Over the years, there have been a variety of efforts and technologies emerge to help alleviate FDIs, some with more success than others. Proppant tracing and real-time pressure monitoring have each proven beneficial to varying degrees, but well spacing remains an inexact science.
“We’re years down the line, and there’s no simple solution or agreed upon solution that folks can employ,” Duman said. “Generally, spacing is going to mitigate that risk or tailor completion design or other things to impact performance. It’s dependent on individual operators and what rock they’re actually trying to exploit, which can make it challenging to try and do more of the basin-wide or very wide macro analysis.
In an analysis of Karnes Trough P50 type curves, Wood Mackenzie found that wells spaced 330 ft to 660 ft apart would be expected to recover about 10% more barrels per foot than wells spaced less than 165 ft apart. Widely spaced wells recovered about 44 boe/ft in the Karnes Trough, while tightly spaced wells recovered about 39 boe/ft.
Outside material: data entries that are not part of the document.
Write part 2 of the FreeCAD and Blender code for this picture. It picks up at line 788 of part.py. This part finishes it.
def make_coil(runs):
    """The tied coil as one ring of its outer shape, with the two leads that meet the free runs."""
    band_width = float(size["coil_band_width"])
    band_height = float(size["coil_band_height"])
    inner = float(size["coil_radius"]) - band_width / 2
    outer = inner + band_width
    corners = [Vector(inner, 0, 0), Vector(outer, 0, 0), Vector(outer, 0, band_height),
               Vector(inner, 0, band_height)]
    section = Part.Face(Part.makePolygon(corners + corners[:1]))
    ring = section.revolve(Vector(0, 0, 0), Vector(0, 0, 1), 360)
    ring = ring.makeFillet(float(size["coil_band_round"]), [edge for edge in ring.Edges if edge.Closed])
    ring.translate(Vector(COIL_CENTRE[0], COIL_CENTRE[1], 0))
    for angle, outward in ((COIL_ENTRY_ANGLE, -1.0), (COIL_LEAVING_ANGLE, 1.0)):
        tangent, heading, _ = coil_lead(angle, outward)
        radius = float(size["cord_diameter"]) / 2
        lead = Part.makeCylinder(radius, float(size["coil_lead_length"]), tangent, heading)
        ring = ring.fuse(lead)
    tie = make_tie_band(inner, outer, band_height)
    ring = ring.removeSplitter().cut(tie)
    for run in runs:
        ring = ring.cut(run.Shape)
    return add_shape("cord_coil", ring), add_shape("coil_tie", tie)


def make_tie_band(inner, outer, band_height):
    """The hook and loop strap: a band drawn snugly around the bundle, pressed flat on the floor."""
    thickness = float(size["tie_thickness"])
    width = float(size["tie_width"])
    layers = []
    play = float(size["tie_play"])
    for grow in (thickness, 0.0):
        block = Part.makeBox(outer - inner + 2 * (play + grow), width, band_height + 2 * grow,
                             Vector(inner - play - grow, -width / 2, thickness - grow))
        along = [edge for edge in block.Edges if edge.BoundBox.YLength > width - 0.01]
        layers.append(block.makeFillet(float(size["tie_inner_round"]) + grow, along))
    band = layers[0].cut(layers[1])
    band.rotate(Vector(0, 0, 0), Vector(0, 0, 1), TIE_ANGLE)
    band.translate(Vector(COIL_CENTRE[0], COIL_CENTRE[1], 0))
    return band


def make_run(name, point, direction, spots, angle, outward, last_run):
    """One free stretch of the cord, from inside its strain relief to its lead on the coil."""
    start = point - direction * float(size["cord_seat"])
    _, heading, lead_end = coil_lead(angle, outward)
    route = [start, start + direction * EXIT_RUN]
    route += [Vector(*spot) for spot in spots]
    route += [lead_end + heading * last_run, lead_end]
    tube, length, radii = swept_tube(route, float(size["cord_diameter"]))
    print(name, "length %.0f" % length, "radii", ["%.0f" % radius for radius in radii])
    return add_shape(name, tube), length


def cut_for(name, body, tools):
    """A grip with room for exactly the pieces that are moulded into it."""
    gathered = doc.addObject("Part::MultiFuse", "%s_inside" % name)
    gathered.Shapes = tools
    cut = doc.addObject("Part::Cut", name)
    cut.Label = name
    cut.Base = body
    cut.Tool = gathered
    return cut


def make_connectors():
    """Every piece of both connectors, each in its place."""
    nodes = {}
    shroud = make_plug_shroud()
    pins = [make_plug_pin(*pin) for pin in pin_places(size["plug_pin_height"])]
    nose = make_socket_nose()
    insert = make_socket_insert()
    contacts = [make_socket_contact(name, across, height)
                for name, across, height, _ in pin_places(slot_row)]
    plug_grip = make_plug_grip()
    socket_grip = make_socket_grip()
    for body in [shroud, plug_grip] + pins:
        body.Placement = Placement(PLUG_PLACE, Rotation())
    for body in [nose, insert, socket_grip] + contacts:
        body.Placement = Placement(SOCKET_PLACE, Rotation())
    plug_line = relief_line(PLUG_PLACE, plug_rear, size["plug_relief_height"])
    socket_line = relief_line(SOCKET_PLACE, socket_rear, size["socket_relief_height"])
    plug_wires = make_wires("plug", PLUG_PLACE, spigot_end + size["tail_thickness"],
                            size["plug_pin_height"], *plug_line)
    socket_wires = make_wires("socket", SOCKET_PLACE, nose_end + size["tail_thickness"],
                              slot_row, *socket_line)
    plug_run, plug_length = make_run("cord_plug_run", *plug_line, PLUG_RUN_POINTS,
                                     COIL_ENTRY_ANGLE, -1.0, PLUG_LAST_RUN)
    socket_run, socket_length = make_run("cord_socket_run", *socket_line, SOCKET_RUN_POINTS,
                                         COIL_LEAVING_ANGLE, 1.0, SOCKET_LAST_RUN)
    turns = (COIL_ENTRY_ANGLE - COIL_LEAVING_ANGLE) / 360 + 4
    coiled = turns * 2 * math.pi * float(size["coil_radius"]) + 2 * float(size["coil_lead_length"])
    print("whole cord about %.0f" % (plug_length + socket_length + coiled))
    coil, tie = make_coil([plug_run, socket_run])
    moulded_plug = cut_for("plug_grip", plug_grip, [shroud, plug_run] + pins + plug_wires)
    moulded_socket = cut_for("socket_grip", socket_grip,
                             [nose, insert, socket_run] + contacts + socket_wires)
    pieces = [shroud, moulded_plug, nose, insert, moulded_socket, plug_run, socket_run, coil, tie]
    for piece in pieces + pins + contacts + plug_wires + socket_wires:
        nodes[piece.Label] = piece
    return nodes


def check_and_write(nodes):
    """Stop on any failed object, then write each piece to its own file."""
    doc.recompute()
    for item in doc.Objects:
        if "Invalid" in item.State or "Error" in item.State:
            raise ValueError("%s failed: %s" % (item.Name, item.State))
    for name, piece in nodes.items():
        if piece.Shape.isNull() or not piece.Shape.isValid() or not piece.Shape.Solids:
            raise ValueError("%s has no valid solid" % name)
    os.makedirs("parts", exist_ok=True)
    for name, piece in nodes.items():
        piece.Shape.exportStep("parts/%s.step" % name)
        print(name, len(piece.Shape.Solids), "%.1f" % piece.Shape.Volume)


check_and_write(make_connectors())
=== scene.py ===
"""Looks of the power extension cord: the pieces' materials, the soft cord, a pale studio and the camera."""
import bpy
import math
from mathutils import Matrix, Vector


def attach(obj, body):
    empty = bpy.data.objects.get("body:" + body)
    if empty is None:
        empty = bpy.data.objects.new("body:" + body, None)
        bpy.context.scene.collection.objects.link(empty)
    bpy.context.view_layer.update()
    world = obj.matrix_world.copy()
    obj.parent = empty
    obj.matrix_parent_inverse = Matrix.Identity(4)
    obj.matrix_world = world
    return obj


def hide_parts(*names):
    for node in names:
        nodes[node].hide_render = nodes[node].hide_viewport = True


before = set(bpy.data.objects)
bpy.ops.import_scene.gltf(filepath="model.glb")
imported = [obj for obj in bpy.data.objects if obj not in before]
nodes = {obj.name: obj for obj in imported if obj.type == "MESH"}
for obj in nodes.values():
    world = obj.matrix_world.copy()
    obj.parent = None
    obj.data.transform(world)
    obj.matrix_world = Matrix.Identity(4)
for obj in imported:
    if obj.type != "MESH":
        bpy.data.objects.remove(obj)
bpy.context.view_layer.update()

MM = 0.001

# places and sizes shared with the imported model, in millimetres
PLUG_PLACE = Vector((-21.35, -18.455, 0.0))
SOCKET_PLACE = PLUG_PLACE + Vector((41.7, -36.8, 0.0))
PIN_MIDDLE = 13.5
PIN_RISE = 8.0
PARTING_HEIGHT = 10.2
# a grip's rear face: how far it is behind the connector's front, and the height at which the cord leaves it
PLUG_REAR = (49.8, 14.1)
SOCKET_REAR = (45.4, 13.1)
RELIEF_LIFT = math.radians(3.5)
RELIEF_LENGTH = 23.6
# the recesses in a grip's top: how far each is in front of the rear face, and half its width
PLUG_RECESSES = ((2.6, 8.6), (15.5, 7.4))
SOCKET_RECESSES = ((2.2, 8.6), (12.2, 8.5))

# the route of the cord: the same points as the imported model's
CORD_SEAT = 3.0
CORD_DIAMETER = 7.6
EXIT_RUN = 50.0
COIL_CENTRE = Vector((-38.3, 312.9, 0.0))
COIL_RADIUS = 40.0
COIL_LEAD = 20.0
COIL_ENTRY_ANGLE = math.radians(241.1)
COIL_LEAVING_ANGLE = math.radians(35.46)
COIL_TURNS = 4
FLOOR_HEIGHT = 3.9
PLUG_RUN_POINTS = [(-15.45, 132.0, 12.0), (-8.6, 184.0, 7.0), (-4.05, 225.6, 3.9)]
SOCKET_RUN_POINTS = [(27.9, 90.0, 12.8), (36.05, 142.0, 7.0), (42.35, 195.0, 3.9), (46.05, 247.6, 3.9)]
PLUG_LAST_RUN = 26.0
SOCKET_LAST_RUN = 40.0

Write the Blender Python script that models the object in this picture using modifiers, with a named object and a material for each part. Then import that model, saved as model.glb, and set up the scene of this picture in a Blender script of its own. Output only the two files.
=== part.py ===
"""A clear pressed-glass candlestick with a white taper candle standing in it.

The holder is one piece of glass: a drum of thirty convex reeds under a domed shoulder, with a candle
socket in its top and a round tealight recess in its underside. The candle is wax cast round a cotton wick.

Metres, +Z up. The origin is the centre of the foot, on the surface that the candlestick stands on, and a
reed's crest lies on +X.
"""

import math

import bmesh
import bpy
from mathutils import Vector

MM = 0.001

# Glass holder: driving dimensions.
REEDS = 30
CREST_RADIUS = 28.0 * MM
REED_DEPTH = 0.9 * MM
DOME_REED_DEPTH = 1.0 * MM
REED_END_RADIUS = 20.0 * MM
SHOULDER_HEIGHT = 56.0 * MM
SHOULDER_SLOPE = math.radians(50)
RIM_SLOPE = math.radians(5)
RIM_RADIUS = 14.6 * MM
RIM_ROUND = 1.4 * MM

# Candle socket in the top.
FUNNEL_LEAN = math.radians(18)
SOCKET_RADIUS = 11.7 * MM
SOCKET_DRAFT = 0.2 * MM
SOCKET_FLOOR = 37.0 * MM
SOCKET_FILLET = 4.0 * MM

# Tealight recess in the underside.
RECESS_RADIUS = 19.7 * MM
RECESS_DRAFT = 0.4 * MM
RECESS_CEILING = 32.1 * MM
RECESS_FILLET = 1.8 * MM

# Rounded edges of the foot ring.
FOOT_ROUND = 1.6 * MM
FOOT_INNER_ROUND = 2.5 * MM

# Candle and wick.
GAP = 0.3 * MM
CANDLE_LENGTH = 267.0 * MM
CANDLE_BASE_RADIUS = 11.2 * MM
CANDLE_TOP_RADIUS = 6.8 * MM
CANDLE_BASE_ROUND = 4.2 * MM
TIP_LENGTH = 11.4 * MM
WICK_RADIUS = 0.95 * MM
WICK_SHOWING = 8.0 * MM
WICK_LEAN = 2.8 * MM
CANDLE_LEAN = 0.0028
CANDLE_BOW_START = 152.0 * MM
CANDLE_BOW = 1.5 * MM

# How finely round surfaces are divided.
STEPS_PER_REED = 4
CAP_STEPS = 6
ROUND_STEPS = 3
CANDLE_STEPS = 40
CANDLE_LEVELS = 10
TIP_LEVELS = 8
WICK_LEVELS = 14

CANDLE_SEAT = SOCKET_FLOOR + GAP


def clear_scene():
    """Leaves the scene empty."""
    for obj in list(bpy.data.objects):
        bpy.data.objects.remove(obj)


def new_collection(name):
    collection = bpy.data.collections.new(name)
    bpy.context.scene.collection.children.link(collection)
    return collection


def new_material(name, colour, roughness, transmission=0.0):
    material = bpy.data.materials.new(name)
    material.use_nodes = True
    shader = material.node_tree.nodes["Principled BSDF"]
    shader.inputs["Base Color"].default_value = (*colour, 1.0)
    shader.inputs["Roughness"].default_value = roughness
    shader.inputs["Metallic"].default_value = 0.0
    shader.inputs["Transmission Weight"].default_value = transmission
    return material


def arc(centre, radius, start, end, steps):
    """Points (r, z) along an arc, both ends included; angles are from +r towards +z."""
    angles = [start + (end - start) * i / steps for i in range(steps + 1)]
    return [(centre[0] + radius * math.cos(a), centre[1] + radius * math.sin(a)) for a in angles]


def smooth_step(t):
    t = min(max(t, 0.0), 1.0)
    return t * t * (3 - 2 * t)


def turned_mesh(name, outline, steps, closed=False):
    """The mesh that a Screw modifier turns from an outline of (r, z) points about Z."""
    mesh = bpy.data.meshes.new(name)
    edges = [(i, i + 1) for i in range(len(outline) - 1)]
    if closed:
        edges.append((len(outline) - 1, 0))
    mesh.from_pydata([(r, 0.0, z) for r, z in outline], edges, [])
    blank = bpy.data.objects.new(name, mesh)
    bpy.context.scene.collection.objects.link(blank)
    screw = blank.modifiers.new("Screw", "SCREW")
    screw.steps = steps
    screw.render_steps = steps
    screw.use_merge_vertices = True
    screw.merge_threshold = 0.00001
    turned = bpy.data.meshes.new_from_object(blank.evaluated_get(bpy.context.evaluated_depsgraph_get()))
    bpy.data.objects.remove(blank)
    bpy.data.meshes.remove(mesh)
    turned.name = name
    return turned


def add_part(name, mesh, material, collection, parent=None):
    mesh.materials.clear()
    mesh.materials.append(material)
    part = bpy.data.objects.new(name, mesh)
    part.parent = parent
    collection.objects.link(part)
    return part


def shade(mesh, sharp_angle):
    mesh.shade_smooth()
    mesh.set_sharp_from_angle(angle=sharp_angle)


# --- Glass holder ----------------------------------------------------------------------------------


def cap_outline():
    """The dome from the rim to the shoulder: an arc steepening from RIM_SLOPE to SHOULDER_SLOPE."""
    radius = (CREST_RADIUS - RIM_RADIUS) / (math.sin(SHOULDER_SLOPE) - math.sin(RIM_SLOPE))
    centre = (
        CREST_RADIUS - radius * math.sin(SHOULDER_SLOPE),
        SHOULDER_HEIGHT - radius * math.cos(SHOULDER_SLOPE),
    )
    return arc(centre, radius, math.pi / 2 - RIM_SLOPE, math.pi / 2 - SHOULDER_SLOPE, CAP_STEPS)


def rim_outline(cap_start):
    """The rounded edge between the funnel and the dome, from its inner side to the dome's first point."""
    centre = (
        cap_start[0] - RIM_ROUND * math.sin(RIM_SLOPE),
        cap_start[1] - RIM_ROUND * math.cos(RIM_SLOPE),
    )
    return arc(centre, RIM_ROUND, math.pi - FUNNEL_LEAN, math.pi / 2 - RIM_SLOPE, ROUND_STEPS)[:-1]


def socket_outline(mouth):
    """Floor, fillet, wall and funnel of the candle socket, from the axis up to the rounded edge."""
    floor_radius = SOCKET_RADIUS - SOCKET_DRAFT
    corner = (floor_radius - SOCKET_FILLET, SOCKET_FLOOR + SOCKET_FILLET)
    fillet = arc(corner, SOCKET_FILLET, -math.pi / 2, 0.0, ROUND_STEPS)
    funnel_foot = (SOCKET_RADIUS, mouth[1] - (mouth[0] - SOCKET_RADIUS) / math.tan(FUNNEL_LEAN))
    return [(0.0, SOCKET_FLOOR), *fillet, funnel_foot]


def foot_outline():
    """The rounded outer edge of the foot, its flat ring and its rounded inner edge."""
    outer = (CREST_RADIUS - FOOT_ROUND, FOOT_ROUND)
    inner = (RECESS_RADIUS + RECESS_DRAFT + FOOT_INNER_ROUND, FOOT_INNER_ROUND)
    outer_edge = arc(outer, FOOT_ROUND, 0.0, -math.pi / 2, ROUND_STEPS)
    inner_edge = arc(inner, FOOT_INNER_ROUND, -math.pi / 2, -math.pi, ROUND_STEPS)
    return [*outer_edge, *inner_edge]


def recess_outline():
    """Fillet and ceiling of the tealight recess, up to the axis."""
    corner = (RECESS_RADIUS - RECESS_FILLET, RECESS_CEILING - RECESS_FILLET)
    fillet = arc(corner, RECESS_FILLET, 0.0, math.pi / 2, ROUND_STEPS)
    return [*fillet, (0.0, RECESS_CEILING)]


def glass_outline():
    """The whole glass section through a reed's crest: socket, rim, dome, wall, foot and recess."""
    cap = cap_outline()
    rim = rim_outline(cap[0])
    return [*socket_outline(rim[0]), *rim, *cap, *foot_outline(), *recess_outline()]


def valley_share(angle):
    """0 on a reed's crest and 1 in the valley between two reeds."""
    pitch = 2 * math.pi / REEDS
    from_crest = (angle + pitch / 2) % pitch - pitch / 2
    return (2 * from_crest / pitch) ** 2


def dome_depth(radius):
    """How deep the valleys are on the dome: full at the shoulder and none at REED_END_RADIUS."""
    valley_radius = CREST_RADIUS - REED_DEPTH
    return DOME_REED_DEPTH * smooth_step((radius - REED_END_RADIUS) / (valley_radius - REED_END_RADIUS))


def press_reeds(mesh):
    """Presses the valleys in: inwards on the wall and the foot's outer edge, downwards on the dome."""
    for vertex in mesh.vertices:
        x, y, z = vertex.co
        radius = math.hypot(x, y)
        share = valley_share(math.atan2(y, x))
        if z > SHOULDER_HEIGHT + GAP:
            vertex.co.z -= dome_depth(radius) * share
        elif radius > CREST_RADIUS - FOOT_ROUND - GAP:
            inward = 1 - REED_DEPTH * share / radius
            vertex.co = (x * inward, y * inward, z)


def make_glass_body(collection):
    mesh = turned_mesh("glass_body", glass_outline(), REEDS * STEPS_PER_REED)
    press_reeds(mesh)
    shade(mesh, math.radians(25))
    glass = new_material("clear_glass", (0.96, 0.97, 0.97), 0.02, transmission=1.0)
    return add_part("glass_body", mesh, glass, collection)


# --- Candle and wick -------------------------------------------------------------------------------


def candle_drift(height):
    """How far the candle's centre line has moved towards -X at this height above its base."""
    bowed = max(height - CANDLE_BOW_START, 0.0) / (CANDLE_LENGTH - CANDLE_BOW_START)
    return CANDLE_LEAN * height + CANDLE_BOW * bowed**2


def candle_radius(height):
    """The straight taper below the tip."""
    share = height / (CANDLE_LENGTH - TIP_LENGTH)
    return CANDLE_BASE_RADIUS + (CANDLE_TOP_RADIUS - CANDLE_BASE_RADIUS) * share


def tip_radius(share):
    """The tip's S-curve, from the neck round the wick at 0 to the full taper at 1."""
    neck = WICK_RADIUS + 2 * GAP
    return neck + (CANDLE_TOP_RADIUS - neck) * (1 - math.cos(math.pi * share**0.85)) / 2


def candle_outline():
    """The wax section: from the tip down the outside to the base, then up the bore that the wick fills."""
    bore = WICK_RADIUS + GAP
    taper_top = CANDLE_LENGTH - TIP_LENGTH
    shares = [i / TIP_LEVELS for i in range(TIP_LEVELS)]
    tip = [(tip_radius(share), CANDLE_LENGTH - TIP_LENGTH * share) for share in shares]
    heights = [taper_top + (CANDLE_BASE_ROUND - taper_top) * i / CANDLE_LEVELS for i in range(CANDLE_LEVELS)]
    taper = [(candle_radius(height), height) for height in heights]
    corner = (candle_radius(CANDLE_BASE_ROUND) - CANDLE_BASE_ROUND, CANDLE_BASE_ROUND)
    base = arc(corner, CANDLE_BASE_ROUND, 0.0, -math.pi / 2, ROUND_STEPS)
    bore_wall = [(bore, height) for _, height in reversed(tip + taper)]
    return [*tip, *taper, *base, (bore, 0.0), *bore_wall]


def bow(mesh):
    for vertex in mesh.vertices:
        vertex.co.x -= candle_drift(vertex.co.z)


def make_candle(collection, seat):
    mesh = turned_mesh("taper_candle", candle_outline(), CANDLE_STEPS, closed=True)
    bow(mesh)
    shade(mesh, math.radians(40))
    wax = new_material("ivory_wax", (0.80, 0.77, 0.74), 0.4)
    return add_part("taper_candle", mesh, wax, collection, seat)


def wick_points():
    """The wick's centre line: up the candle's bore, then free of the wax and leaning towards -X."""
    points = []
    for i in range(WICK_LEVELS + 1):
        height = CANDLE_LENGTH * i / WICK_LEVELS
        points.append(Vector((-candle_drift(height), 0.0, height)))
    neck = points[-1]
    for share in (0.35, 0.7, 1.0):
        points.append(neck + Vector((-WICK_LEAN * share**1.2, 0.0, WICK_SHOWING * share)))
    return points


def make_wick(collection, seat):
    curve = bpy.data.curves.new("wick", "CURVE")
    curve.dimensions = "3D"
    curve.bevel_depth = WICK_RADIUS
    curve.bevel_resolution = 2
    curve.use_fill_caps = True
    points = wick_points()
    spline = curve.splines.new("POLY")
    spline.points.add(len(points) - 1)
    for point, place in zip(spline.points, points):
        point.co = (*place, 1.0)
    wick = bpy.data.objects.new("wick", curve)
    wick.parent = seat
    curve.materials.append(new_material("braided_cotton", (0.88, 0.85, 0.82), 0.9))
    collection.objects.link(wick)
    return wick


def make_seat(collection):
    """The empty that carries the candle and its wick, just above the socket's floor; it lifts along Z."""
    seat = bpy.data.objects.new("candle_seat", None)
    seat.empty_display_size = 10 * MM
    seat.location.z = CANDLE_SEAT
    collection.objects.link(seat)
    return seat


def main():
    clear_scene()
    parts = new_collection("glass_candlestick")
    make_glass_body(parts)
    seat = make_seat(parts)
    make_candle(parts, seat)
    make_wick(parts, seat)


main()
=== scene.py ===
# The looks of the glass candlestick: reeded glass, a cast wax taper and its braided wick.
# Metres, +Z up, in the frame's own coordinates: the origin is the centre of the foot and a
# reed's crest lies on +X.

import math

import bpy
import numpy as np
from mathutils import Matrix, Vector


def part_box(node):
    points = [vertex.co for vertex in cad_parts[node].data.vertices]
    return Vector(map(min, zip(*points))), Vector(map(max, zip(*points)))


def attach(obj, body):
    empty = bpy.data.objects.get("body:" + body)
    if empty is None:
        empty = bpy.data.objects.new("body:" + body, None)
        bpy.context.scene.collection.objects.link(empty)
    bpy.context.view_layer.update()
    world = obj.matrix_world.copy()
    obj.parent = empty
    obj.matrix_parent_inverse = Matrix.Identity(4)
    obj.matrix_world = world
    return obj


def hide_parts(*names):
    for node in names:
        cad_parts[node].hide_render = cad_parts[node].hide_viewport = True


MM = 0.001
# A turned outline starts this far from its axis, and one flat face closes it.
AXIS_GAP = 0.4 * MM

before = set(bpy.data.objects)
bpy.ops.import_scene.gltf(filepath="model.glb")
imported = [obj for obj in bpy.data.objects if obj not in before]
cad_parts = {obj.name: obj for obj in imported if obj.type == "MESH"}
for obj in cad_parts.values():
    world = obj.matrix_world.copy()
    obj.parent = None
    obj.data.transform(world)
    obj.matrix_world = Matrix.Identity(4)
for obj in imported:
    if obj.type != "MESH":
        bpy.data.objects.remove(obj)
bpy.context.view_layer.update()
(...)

“If you look at sections, levels, NPV [net present value], payback or whatever metric of choice as you start to move wider, say six wells per section, you start sacrificing the amount of resource you’re going to develop and the overall value starts to decline again,” Duman said. “So it’s trying to balance that sweet spot of how much resource overall you can develop while accepting that individual well performance isn’t necessarily going to be the best that it possibly can be.”